Extract, unchanged, each line of the listing below from its first line through the line that contains "return parts", inclusive, and nothing else.
----
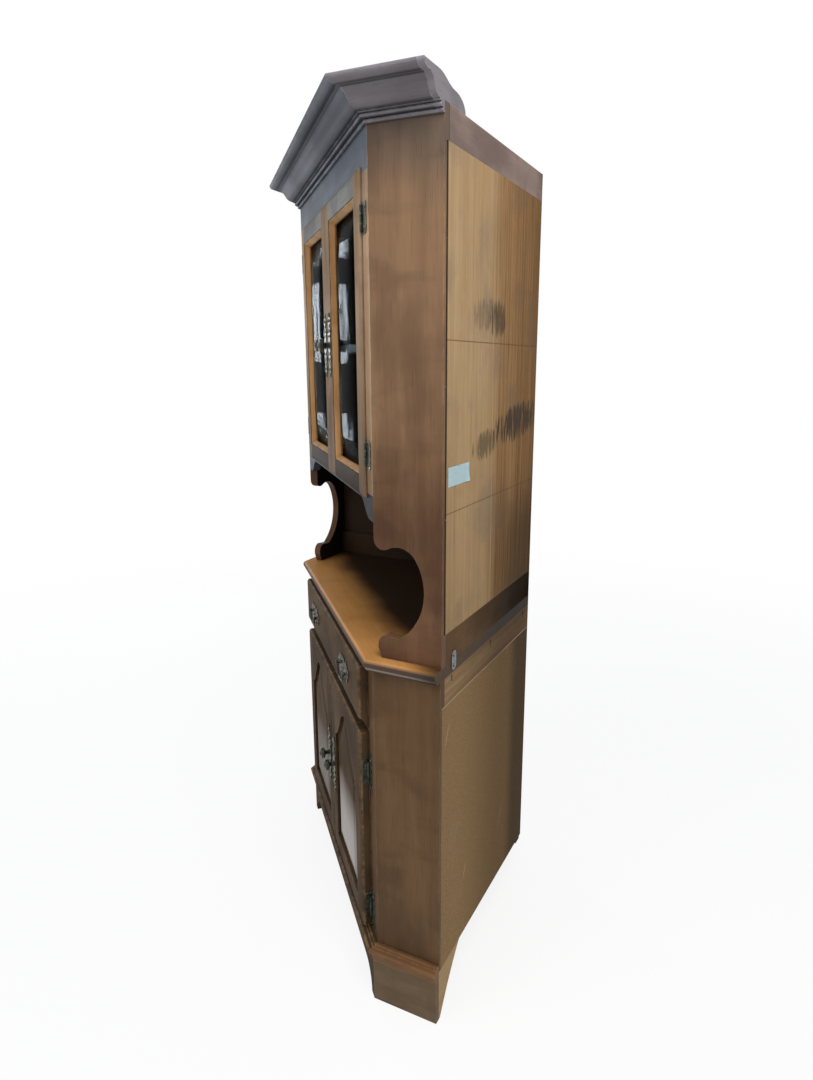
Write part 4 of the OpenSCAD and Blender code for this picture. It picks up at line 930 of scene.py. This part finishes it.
def make_bail(side_name):
    """Cast bail: pins in the posts, curved arms, and a bar that swells in the middle."""
    node = "drawer_bail_" + side_name
    low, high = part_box(node)
    middle = (low + high) / 2
    pivot_z = high.z - BAIL_WRAP
    drop = pivot_z - low.z - BAIL_WRAP
    path, radii = [], []
    for i in range(BAIL_STEPS + 1):
        turn = math.pi * i / BAIL_STEPS
        c, s = math.cos(turn), math.sin(turn)
        x = math.copysign(abs(c) ** BAIL_POWERS[0], c) * BAIL_HALF
        path.append((middle.x + x, middle.y, pivot_z - drop * s ** BAIL_POWERS[1]))
        radius = BAIL_R
        for place, height, half in SWELLS:
            radius += height * math.exp(-((abs(x) - place) / half) ** 2)
        radii.append(radius)
    parts = [(tube(path, radii), Matrix())]
    for sign in (-1, 1):
        pin = [(middle.x + sign * x, middle.y, pivot_z) for x in (BAIL_HALF, PIN_END)]
        parts.append((tube(pin, [PIN_R, PIN_R]), Matrix()))
    add_piece(node + "_detail", parts, BRASS, "bail_" + side_name, (node,))


# Share of a screw head's radius that its slot takes on either side of the middle
SLOT_SHARE = 0.14


def screw_head(radius, height):
    """Round screw head with a driving slot, as (mesh, matrix) parts on y = 0."""
    disc = [(radius, 0.0), (radius, height * 0.45), (radius * 0.9, height * 0.5), (0, height * 0.5)]
    parts = [(lathe(disc, 20), Matrix())]
    start = math.asin(SLOT_SHARE)
    for side in (-1, 1):
        turns = [start + (math.pi - 2 * start) * i / 10 for i in range(11)]
        outline = [(radius * 0.92 * math.cos(a), side * radius * 0.92 * math.sin(a)) for a in turns]
        parts.append((prism(outline, height * 0.4, height), Matrix()))
    return parts


def add_screws(name, places, look, body, radius=0.0032, height=0.0012):
    """Screw heads at (place, direction, turn)."""
    head = screw_head(radius, height)
    parts = [(mesh, facing(place, direction, turn) @ matrix)
             for place, direction, turn in places for mesh, matrix in head]
    add_piece(name, parts, look, body)


FRONT = (0, -1, 0)
# Screws of a hinge leaf: height from its middle, and turn of the slot
LEAF_SCREWS = ((-0.016, 0.3), (0.016, 1.2))
# Hinge leaves by door: node, height, spread of the screws, and how far the leaf's face lies behind
# the node's front
LEAVES = {"upper": ("upper_hinge_frames", 0.052, 1.0, 0.0047),
          "lower": ("lower_hinge_frames", 0.096, 2.0, 0.0049)}
# Distance of the screws from the outer edge of a leaf
LEAF_EDGE = 0.0095


def make_hinge_screws():
    """Screws in the frame leaves of the door hinges."""
    for level, (node, leaf_h, spread, face) in LEAVES.items():
        low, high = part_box(node)
        x, y = high.x - LEAF_EDGE, low.y + face
        places = [((side * x, y, z + rise * spread), FRONT, turn + z * 9)
                  for side in (-1, 1) for z in (low.z + leaf_h / 2, high.z - leaf_h / 2)
                  for rise, turn in LEAF_SCREWS]
        add_screws(level + "_hinge_screws", places, BRASS, "root", 0.0028, 0.0009)


# Mending plate: its middle's distance along the wall, thickness, and height of its screws
STRAP_ALONG = 0.0575
STRAP_T = 0.002
STRAP_SCREW_Z = 0.011
# Screw pockets: shares of the wall's length, tilt in degrees, and how far the screw heads lie
# behind the rail's face and below its top
POCKETS = (0.1, 0.5, 0.92)
POCKET_TILT = 15
POCKET_IN = 0.0035
POCKET_DROP = 0.017


def make_wall_screws():
    """Screws of the mending plates and in the slanting pockets of the base back rails."""
    low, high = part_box("mending_plates")
    middle_z = (low.z + high.z) / 2
    places = [(wall_place(side, STRAP_ALONG, STRAP_T, middle_z + k * STRAP_SCREW_Z), wall_out(side),
               0.5 + k + side) for side in (-1, 1) for k in (-1, 1)]
    add_screws("mending_plate_screws", places, ZINC, "root", 0.0040, 0.0015)
    rail_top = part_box("base_back_rails")[1].z
    wall_length = (WALL_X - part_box("base_back_board")[1].x) * ROOT2
    tilt = math.radians(POCKET_TILT)
    places = []
    for side in (-1, 1):
        direction = wall_out(side) * math.sin(tilt) - Vector(UP) * math.cos(tilt)
        for share in POCKETS:
            place = wall_place(side, wall_length * share, -POCKET_IN, rail_top - POCKET_DROP)
            places.append((place, direction, share * 7))
    add_screws("pocket_screws", places, ZINC, "root", 0.0038, 0.0015)


NAIL_PROFILE = [(0.0016, 0), (0.0016, 0.0005), (0.0010, 0.0009), (0, 0.0010)]
# Nail heads along the front edge of the veneer: (distance along the wall, height)
NAILS = ((0.012, 1.581), (0.014, 1.572), (0.013, 1.330), (0.019, 1.093), (0.021, 0.959))


def make_nails():
    """Small nail heads that hold the side backs of the upper cabinet."""
    head = lathe(NAIL_PROFILE, 12)
    parts = [(head, facing(wall_place(side, along, 0, z), wall_out(side)))
             for side in (-1, 1) for along, z in NAILS]
    add_piece("veneer_nails", parts, ZINC, "root")


# Tag: its ends along the wall, its edges' heights, its distance from the veneer, and how much
# further the corner lifts
TAG_ALONG = (0.028, 0.122)
TAG_Z = (1.151, 1.187)
TAG_OFF = 0.0003
TAG_LIFT = 0.0025


def make_tag():
    """Blank paper tag stuck on the right wall side, lifting a little at its lower rear corner."""
    bm = bmesh.new()
    columns, rows = 16, 8
    grid = []
    for i in range(columns + 1):
        line = []
        for k in range(rows + 1):
            u, v = i / columns, k / rows
            along = TAG_ALONG[0] + (TAG_ALONG[1] - TAG_ALONG[0]) * u
            z = TAG_Z[0] + (TAG_Z[1] - TAG_Z[0]) * v
            out = TAG_OFF + TAG_LIFT * max(0.0, u - 0.8) * max(0.0, 0.5 - v) * 10
            line.append(bm.verts.new(wall_place(1, along, out, z)))
        grid.append(line)
    for i in range(columns):
        for k in range(rows):
            bm.faces.new((grid[i][k], grid[i + 1][k], grid[i + 1][k + 1], grid[i][k + 1]))
    bmesh.ops.solidify(bm, geom=bm.faces[:], thickness=0.0002)
    add_piece("paper_tag", [(to_mesh(bm, "tag"), Matrix())], paper(), "root")


# Stage, light and camera

def background_mask(tree):
    """1 for rays that look at the background straight, in a reflection or through glass."""
    path = tree.nodes.new("ShaderNodeLightPath")
    seen = path.outputs["Is Camera Ray"]
    for name in ("Is Glossy Ray", "Is Transmission Ray"):
        most = tree.nodes.new("ShaderNodeMath")
        most.operation = "MAXIMUM"
        tree.links.new(seen, most.inputs[0])
        tree.links.new(path.outputs[name], most.inputs[1])
        seen = most.outputs[0]
    return seen


def mix_shaders(tree, factor, first, second, output):
    """Sends two shaders to an output, the second where factor is 1."""
    both = tree.nodes.new("ShaderNodeMixShader")
    for source, socket in zip((factor, first, second), both.inputs):
        tree.links.new(source, socket)
    tree.links.new(both.outputs[0], tree.nodes[output].inputs[0])


def make_world():
    """Soft sky light in front of a white background."""
    world = bpy.data.worlds.new("studio")
    world.use_nodes = True
    bpy.context.scene.world = world
    tree = world.node_tree
    sky = tree.nodes["Background"]
    sky.inputs["Color"].default_value = (0.93, 0.96, 1.0, 1.0)
    sky.inputs["Strength"].default_value = 0.5
    white = tree.nodes.new("ShaderNodeBackground")
    white.inputs["Color"].default_value = (1, 1, 1, 1)
    white.inputs["Strength"].default_value = 1.0
    mix_shaders(tree, background_mask(tree), sky.outputs[0], white.outputs[0], "World Output")


# Ground: half its width, and its height just under the feet
FLOOR_HALF = 12
FLOOR_Z = -0.0005


def make_floor():
    """White ground that still takes the cabinet's shadow."""
    g = Graph("stage_floor")
    g.set(Base_Color=(0.97, 0.97, 0.97, 1), Roughness=0.9)
    glow = g.node("ShaderNodeEmission")
    far = g.node("ShaderNodeVectorMath", operation="LENGTH")
    g.put(g.place, far.inputs[0])
    glare = g.span(far.outputs["Value"], 0.8, 4.0, 0.85, 1.0, True)
    mix_shaders(g.tree, g.times(background_mask(g.tree), glare), g.bsdf.outputs[0],
                glow.outputs[0], "Material Output")
    mesh = bpy.data.meshes.new("stage_floor")
    corners = [(x * FLOOR_HALF, y * FLOOR_HALF, FLOOR_Z)
               for x, y in ((-1, -1), (1, -1), (1, 1), (-1, 1))]
    mesh.from_pydata(corners, [], [(0, 1, 2, 3)])
    mesh.materials.append(g.mat)
    new_object("stage_floor", mesh)


def area_light(name, place, aim, size, watts, colour=(1, 1, 1)):
    data = bpy.data.lights.new(name, "AREA")
    data.shape = "RECTANGLE"
    data.size, data.size_y = size
    data.energy = watts
    data.color = colour
    lamp = new_object(name, data)
    lamp.location = place
    lamp.rotation_euler = (Vector(aim) - Vector(place)).to_track_quat("-Z", "Y").to_euler()


# Narrow panes that the door glass mirrors: height of the middle, height of the pane, and watts
PANES = ((0.84, 0.40, 4.6), (1.60, 0.46, 6.2), (2.12, 0.24, 3.0))
PANE_W = 0.20


def make_lights():
    area_light("key", (1.75, -0.1, 3.05), (0.3, 0.0, 1.2), (1.2, 1.2), 42, (1.0, 0.98, 0.95))
    area_light("front", (1.0, -3.0, 2.8), (0.0, 0.0, 1.1), (2.0, 2.0), 32, (0.97, 0.98, 1.0))
    for z, height, watts in PANES:
        area_light("window", (-2.9, -0.76, z), (0.0, -0.15, z - 0.1), (PANE_W, height), watts,
                   (0.90, 0.95, 1.0))


# The photograph's camera, from a fit to the cabinet's edges: place, turn in degrees, and focal
# length, point straight ahead and frame in pixels
CAMERA_PLACE = (1.65624, -0.50679, 1.37097)
CAMERA_YAW, CAMERA_PITCH, CAMERA_ROLL = 159.707, -13.398, 0.519
FOCAL = 715.277
AHEAD_X, AHEAD_Y = 453.49, 533.15
FRAME_W, FRAME_H = 813, 1080
SENSOR = 36


def make_camera():
    """Camera at the photograph's place, with its turn and lens."""
    yaw, pitch, roll = (math.radians(a) for a in (CAMERA_YAW, CAMERA_PITCH, CAMERA_ROLL))
    level = Vector((math.cos(yaw), math.sin(yaw), 0))
    ahead = math.cos(pitch) * level + math.sin(pitch) * Vector(UP)
    right = Vector((math.sin(yaw), -math.cos(yaw), 0))
    up = right.cross(ahead)
    right, up = (math.cos(roll) * right + math.sin(roll) * up,
                 math.cos(roll) * up - math.sin(roll) * right)
    data = bpy.data.cameras.new("camera")
    data.sensor_width = SENSOR
    data.lens = FOCAL / FRAME_H * SENSOR
    data.shift_x = (FRAME_W / 2 - AHEAD_X) / FRAME_H
    data.shift_y = (AHEAD_Y - FRAME_H / 2) / FRAME_H
    data.clip_start, data.clip_end = 0.05, 60
    camera = new_object("camera", data)
    turn = Matrix((right, up, -ahead)).transposed().to_4x4()
    camera.matrix_world = Matrix.Translation(CAMERA_PLACE) @ turn
    bpy.context.scene.camera = camera


dress_nodes()
for side_name in SIDES:
    for level in ("upper", "lower"):
        make_door_pull(f"{level}_door_{side_name}")
    make_bail(side_name)
make_drawer_plates()
make_hinge_screws()
make_wall_screws()
make_nails()
make_tag()
make_world()
make_floor()
make_lights()
make_camera()
bpy.context.scene.view_settings.view_transform = "Standard"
----
### Answer to the problem
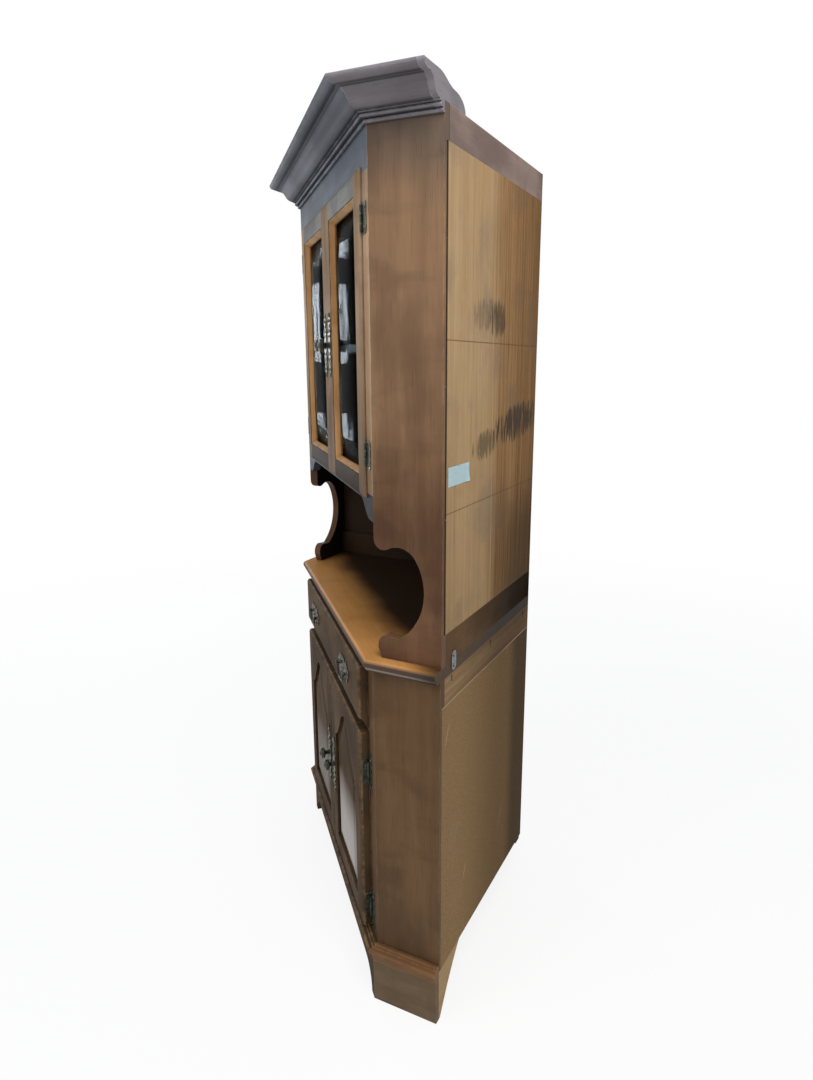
Write part 4 of the OpenSCAD and Blender code for this picture. It picks up at line 930 of scene.py. This part finishes it.
def make_bail(side_name):
    """Cast bail: pins in the posts, curved arms, and a bar that swells in the middle."""
    node = "drawer_bail_" + side_name
    low, high = part_box(node)
    middle = (low + high) / 2
    pivot_z = high.z - BAIL_WRAP
    drop = pivot_z - low.z - BAIL_WRAP
    path, radii = [], []
    for i in range(BAIL_STEPS + 1):
        turn = math.pi * i / BAIL_STEPS
        c, s = math.cos(turn), math.sin(turn)
        x = math.copysign(abs(c) ** BAIL_POWERS[0], c) * BAIL_HALF
        path.append((middle.x + x, middle.y, pivot_z - drop * s ** BAIL_POWERS[1]))
        radius = BAIL_R
        for place, height, half in SWELLS:
            radius += height * math.exp(-((abs(x) - place) / half) ** 2)
        radii.append(radius)
    parts = [(tube(path, radii), Matrix())]
    for sign in (-1, 1):
        pin = [(middle.x + sign * x, middle.y, pivot_z) for x in (BAIL_HALF, PIN_END)]
        parts.append((tube(pin, [PIN_R, PIN_R]), Matrix()))
    add_piece(node + "_detail", parts, BRASS, "bail_" + side_name, (node,))


# Share of a screw head's radius that its slot takes on either side of the middle
SLOT_SHARE = 0.14


def screw_head(radius, height):
    """Round screw head with a driving slot, as (mesh, matrix) parts on y = 0."""
    disc = [(radius, 0.0), (radius, height * 0.45), (radius * 0.9, height * 0.5), (0, height * 0.5)]
    parts = [(lathe(disc, 20), Matrix())]
    start = math.asin(SLOT_SHARE)
    for side in (-1, 1):
        turns = [start + (math.pi - 2 * start) * i / 10 for i in range(11)]
        outline = [(radius * 0.92 * math.cos(a), side * radius * 0.92 * math.sin(a)) for a in turns]
        parts.append((prism(outline, height * 0.4, height), Matrix()))
    return parts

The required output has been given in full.